Jurdana Altonaga ha conocido las cárceles de Valdemoro, A Lama y Badajoz (755 km), donde se encuentra desde 2012 su pareja Asier Garcia Justo. Desde hace dos años es el único preso vasco, lo que conlleva, según Altonaga, «un aislamiento indirecto». Aislamiento que se ha extendido a raíz el covid-19, ya que su último vis a vis fue en febrero. «En julio nos concedieron uno, pero finalmente nos los suspendieron», lamenta. La primera visita tras un frío cristal fue en junio: «Fue muy rara, con guantes, sin intimidad». Para Altonaga, el covid «ha agravado la situación» de la cárcel: el médico acude menos, han quitado el gel y les han proporcionado un solo bote de lejía. «Trabajo de limpiadora en Osakidetza y le dí los consejos mínimos de limpieza. También le he tenido que meter mascarillas porque no les dan», comenta.

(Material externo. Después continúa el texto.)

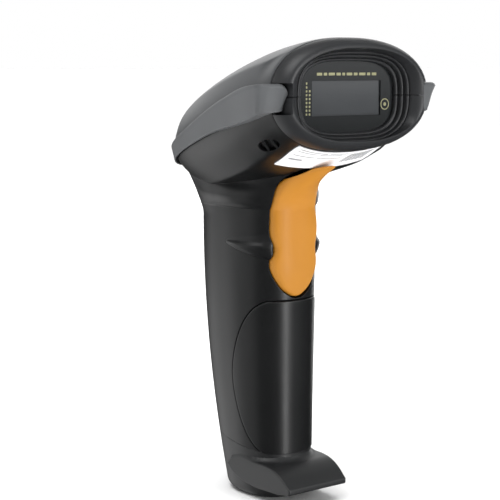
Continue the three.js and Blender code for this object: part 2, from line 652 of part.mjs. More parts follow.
// ---- screws ----
// a pan-head screw standing at the origin: its head above Z = 0, its shank below
function screw(length, { head, shank }) {
  return rod('z', head, 0, SCREW_HEAD_HEIGHT).add(rod('z', shank, -length, 0.4, [0, 0, 0], 10));
}
const HEAD_DOWN = Math.PI;
const HEAD_FORWARD = Math.PI / 2;

// ---- trigger ----
function trigger() {
  const heights = [70, 76, 82, 87, 92, 97, 102, 106, 110, 113, 116, 118, 120, 122];
  const form = handleForm(heights, 0, triggerProfile);
  const hollow = handleForm([66, ...heights, 124], TRIGGER_WALL, triggerProfile);
  const { y, z } = TRIGGER_PIVOT;
  const knuckle = rod('x', 2.5, -6.2, 6.2, [0, y, z]);
  const web = box(-4.5, 4.5, y - 12, y, z - 1.6, z + 1.6).intersect(form);
  const pusher = box(-1.4, 1.4, -15.4, PLUNGER.front - GAP, SWITCH.z - 4, SWITCH.z + 4).intersect(form);
  const underHead = headForm(SEAM, -1.15);
  return slabY(triggerOutline(0), -36, -9.5).intersect(form).subtract(hollow).subtract(underHead)
    .add(knuckle).add(web).add(pusher).subtract(rod('x', 1.6, -9, 9, [0, y, z]));
}

// torsion spring coiled on the trigger's pin
function triggerSpring() {
  const { y, z } = TRIGGER_PIVOT;
  const { radius, wire, turns, x, pitch, leg } = SPRING;
  const points = range(0, turns, turns * 10).map((turn) => {
    const angle = turn * 2 * Math.PI;
    return new THREE.Vector3(x + turn * pitch, y + radius * Math.cos(angle), z + radius * Math.sin(angle));
  });
  const end = points[points.length - 1];
  points.push(new THREE.Vector3(end.x + 0.1, end.y + 0.3, end.z - leg));
  const section = new THREE.Shape();
  section.absarc(0, 0, wire, 0, 2 * Math.PI);
  const extrudePath = new THREE.CatmullRomCurve3(points);
  return solid(new THREE.ExtrudeGeometry(section, { steps: 34, curveSegments: 3, extrudePath }));
}

// ---- rating label, a film that follows the underside of the head ----
function ratingLabel() {
  const sheet = headForm(SEAM, -0.75).subtract(headForm(-1, -0.35));
  return sheet.intersect(box(-19.5, 19.5, HEAD_Y + 1.2, HEAD_Y + 14.5, 100, 130));
}

// ---- scan engine ----
function engineChassis() {
  const { front, back, half, floor, wallTop, wall, plate } = ENGINE;
  const pivot = [MIRROR_PIVOT.x, MIRROR_PIVOT.y, 0];
  let tray = box(-half, half, front, back, floor, floor + plate)
    .add(box(-half, -half + wall, front, back, floor, wallTop))
    .add(box(half - wall, half, front, back, floor, wallTop))
    .add(box(-half, half, back - wall, back, floor, wallTop));
  // cradle of the laser tube
  tray = tray.add(box(-12.4, -7.4, -21.6, -13.4, floor, BEAM_Z))
    .subtract(rod('x', 3.35, -13, -6.5, [0, MIRROR_PIVOT.y, BEAM_Z], 20));
  // open corners over the screws
  for (const side of bothSides) {
    const x = side * ENGINE_SCREW.x;
    tray = tray.subtract(rod('z', 1.2, floor - 2, floor + 4, [x, ENGINE_SCREW.y, 0], 12))
      .subtract(box(x - 2.3, x + 2.3, ENGINE_SCREW.y - 2.3, back + 1, floor + plate, wallTop + 1));
  }
  // boss of the mirror's pivot pin
  return tray.add(rod('z', 1.9, floor, floor + 3.4, pivot))
    .subtract(rod('z', MIRROR_PIVOT.pinRadius + 0.05, floor - 1, floor + 5, pivot, 12));
}

function engineBoard() {
  const { front, back, half, floor } = ENGINE;
  const top = floor - GAP;
  const under = top - 1.2;
  return box(-half, half, front, back - 4.6, under, top)
    .add(box(-6, 1, -26, -19, under - 1.2, under + 0.1))
    .add(box(4, 11, -28, -24, under - 1.0, under + 0.1));
}

function laserModule() {
  const axis = [0, MIRROR_PIVOT.y, BEAM_Z];
  return rod('x', 3.2, -12.4, -6.2, axis, 20).add(rod('x', 2.2, -6.4, -5.0, axis, 16))
    .subtract(rod('x', 1.0, -7.2, -4, axis, 12));
}

// dish facing the scan mirror, pierced for the outgoing beam
function collectorMirror() {
  const bowl = new THREE.SphereGeometry(30, 40, 24).translate(27.2, MIRROR_PIVOT.y, BEAM_Z);
  return box(-4.0, -1.8, -24.5, -10.5, 136.2, 146.8).subtract(solid(bowl))
    .subtract(rod('x', 1.3, -5, 0, [0, MIRROR_PIVOT.y, BEAM_Z], 12));
}

// flat mirror on a sleeve that turns on the pin
function scanMirror() {
  const sleeve = rod('z', 1.7, 136.8, 146);
  const bridge = box(-2, 2, -1.8, -1.2, 138, 145);
  return box(-6, 6, -2.6, -1.6, 137.2, 146.2).add(sleeve).add(bridge)
    .subtract(rod('z', MIRROR_PIVOT.pinRadius + 0.1, 130, 150, [0, 0, 0], 12));
}
const driveCoil = () => rod('y', 3.6, 6.0, 8.2, [0, 0, BEAM_Z], 20)
  .subtract(rod('y', 1.8, 5, 9, [0, 0, BEAM_Z]));
const photodiode = () => box(5.2, 12.4, -29.6, -28.6, 135.2, 144.8)
  .add(box(6.4, 11.2, -28.8, -27.6, 138.4, 143.4));

// ---- boards, beeper, switch, ribbon ----
// tilted with the head, narrower towards the rear, made in the head's own frame
function mainBoard() {
  const outline = [[-20, 40], [20, 40], [17.5, 60], [11, 74], [-11, 74], [-17.5, 60]];
  let board = slabZ(outline, 0, BOARD)
    .add(box(-6, 6, 50, 62, BOARD - 0.1, BOARD + 1.8))
    .add(box(7, 13, 50, 57, BOARD - 0.1, BOARD + 1.4))
    .add(box(-12, -8, 44, 50, BOARD - 0.1, BOARD + 2.6))
    .add(box(-4, 4, 66, 72, -2.4, 0.1));
  for (const side of bothSides) {
    const hole = [side * MAIN_BOARD_SCREW.x, MAIN_BOARD_SCREW.d, 0];
    board = board.subtract(rod('z', BOARD_HOLE, -1, 3, hole, 12));
  }
  return board;
}
const statusLed = () => box(-1.6, 1.6, 66.8, 68.8, BOARD + GAP, BOARD + 2.6);

function beeper() {
  const { x, y, z, radius, depth } = BEEPER;
  const mouth = rod('x', 1.1, x + depth - 1.2, x + depth + 1, [0, y, z], 12);
  return rod('x', radius, x, x + depth, [0, y, z], 20).subtract(mouth);
}

function handleBoard() {
  const front = 3.2;
  const back = front + BOARD;
  let board = box(-10.5, 10.5, front, back, 22, 97)
    .add(box(-5, 5, front - BOARD, front + 0.1, 50, 60))
    .add(box(-4, 4, back - 0.1, back + 2, 42, 50))
    .add(box(-7, 7, front - 1.6, front + 0.1, 23, 28));
  for (const z of Object.values(HANDLE_BOARD_SCREW_Z)) {
    board = board.subtract(rod('y', BOARD_HOLE, 0, 8, [0, 0, z], 12));
  }
  return board;
}

function switchBody() {
  const { z, front, back, half, bore } = SWITCH;
  return box(-half, half, front, back, z - half, z + half)
    .subtract(rod('y', bore, front - 1, -0.4, [0, 0, z]));
}
const switchPlunger = () => rod('y', PLUNGER.radius, PLUNGER.front, PLUNGER.back, [0, 0, SWITCH.z]);

// flat cable from the handle board up to the main board
function ribbon() {
  const side = [[7.2, 97.8], [7.2, 107], [9.5, 116], [12.4, 119.9], [12.9, 119.4], [10.2, 115.6],
    [7.9, 106.8], [7.9, 97.8]];
  return slabX(side, -6, 6);
}

// ---- assembly ----
const wholeBezel = bezel();
place('top_cover', topCover(), 'cover');
place('status_light_pipe', lightPipe(), 'lightPipe');
place('lower_housing', lowerHousing(), 'housing');
place('nose_bezel_upper',
  wholeBezel.intersect(box(-60, 60, -60, -30, BEZEL_SPLIT_Z + SEAM, 200)), 'bezel');
place('nose_bezel_lower',
  wholeBezel.intersect(box(-60, 60, -60, -30, 100, BEZEL_SPLIT_Z - SEAM)), 'bezel');
place('scan_window', windowPane(), 'window');
place('window_gasket', windowGasket(), 'gasket');
place('bumper_band', bumperPlan().intersect(bumperSide()), 'bumper', headFrame);
place('front_grip_panel', gripPanel(), 'housing');
place('base_cap', baseCap(), 'cover');
place('cable_socket', socketHousing(), 'blackPart');
place('socket_contacts', socketContacts(), 'brass');
place('rating_label', ratingLabel(), 'label');

const pin = [0, TRIGGER_PIVOT.y, TRIGGER_PIVOT.z];
const { pinRadius, pinHalfLength } = TRIGGER_PIVOT;
place('trigger', trigger(), 'trigger');
place('trigger_spring', triggerSpring(), 'steel');
place('trigger_pin', rod('x', pinRadius, -pinHalfLength, pinHalfLength, pin), 'steel');
place('switch_body', switchBody(), 'blackPart');
place('switch_plunger', switchPlunger(), 'bumper');

place('engine_chassis', engineChassis(), 'dieCast');
place('engine_board', engineBoard(), 'board');
place('laser_module', laserModule(), 'brass');
place('collector_mirror', collectorMirror(), 'mirror');
place('scan_mirror', scanMirror(), 'mirror', mirrorFrame);
place('mirror_magnet', box(-2.4, 2.4, 2.0, 4.2, 139, 144), 'steel', mirrorFrame);
place('drive_coil', driveCoil(), 'copper', mirrorFrame);
place('mirror_pivot_pin',
  rod('z', MIRROR_PIVOT.pinRadius, ENGINE.floor + 0.2, 146.4, [0, 0, 0], 12), 'steel', mirrorFrame);
place('photodiode', photodiode(), 'blackPart');

place('main_board', mainBoard(), 'board', headFrame).position.z = MAIN_BOARD_H;
place('status_led', statusLed(), 'lightPipe', headFrame).position.z = MAIN_BOARD_H;
place('beeper', beeper(), 'blackPart');
place('handle_board', handleBoard(), 'board');
place('ribbon_cable', ribbon(), 'flatCable');

for (const [name, side] of [['left', -1], ['right', 1]]) {
  const engine = place(`engine_screw_${name}`, screw(ENGINE_SCREW.length, SMALL_SCREW), 'steel');
  engine.position.set(side * ENGINE_SCREW.x, ENGINE_SCREW.y, ENGINE.floor + ENGINE.plate + 0.1);
  const board = place(`main_board_screw_${name}`,
    screw(MAIN_BOARD_SCREW.length, SMALL_SCREW), 'steel', headFrame);
  board.position.set(side * MAIN_BOARD_SCREW.x, MAIN_BOARD_SCREW.d, MAIN_BOARD_H + BOARD + 0.1);
  const cover = place(`cover_screw_${name}`, screw(COVER_SCREW.length, LARGE_SCREW), 'steel');
  cover.position.set(side * COVER_SCREW.x, COVER_SCREW.y, COVER_SCREW.seat);
  cover.rotation.x = HEAD_DOWN;
}
for (const [name, z] of Object.entries(HANDLE_BOARD_SCREW_Z)) {
  const mesh = place(`handle_board_screw_${name}`,
    screw(HANDLE_BOARD_SCREW_LENGTH, SMALL_SCREW), 'steel');
  mesh.position.set(0, 3.1, z);
  mesh.rotation.x = HEAD_FORWARD;
}
const baseScrew = place('base_screw', screw(BASE_SCREW.length, SMALL_SCREW), 'steel');
baseScrew.position.set(0, BASE_SCREW.y, BASE_SCREW.seat);
baseScrew.rotation.x = HEAD_DOWN;

export default group;
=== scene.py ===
"""The visible model of the handheld barcode scanner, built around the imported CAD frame."""
import json
import math

import bpy
import numpy as np
from mathutils import Matrix, Vector

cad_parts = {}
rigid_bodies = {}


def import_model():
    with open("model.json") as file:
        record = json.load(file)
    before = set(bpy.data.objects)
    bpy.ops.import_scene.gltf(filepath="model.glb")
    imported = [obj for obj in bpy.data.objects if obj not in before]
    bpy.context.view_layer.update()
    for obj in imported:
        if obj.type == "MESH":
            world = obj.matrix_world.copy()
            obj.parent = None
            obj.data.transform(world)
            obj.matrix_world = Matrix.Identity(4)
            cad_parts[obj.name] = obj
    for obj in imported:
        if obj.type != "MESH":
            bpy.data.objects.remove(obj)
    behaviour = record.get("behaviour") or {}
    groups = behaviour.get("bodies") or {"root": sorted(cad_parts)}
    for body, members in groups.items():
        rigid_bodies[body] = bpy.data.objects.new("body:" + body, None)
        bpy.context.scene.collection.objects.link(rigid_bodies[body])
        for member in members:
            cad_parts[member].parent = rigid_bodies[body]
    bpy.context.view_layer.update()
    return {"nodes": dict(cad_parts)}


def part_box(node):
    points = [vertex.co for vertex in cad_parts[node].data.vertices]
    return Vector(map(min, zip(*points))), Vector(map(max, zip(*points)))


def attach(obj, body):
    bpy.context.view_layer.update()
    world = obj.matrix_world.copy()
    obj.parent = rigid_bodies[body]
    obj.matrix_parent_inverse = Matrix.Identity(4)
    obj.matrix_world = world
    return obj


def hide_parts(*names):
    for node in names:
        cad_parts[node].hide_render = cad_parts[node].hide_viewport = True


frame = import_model()
HOUSING = "housing"
TRIGGER = "trigger_lever"

# ---- driving dimensions, in millimetres, in the frame's own axes ----
MM = 0.001
SHARP = math.radians(32)
GAP = 0.3
SEAM = 0.15


def node_box(name):
    low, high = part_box(name)
    return np.array(low) / MM, np.array(high) / MM


BEZEL_LOW, BEZEL_HIGH = node_box("nose_bezel_upper")
BAND_HIGH = node_box("bumper_band")[1]
SOCKET_LOW, SOCKET_HIGH = node_box("cable_socket")

HEAD_PITCH = math.radians(16)
HEAD_Y = BEZEL_HIGH[1]
HEAD_Z = 145.2
HEAD_LENGTH = 90.5
HEAD_HALF_WIDTH = BEZEL_HIGH[0]
HEAD_TOP, HEAD_BOTTOM = 20.6, 21.4
NOSE_TOP, NOSE_BOTTOM = 17.2, 18.7
CREASE = (0.86, 0.61)
CHINE = (24.5, 0.85)
OVAL = 2.3
WALL = 2.3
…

Durante el verano, suele viajar sola. En 2017 padeció un grave accidente de camino a Badajoz, y todavía tiene en la cabeza las palabras de los médicos: «No sabemos cómo estás viva para el golpe que te han dado». Aquel incidente le produjo una serie de consecuencias físicas y psicológicas a las que tiene que hacer frente cada vez que arranca el coche hacia Extremadura. «Ya me han hecho dos PCR y Asier esta preocupado porque me puedo contagiar», explica Altonaga. Añade que «las autoridades sanitarias aconsejan la menor movilidad posible, pero a nosotras nos mandan a 1.000 kilómetros». Así, cree que es hora de acabar con la excepción y para ello hay que «activar a la sociedad».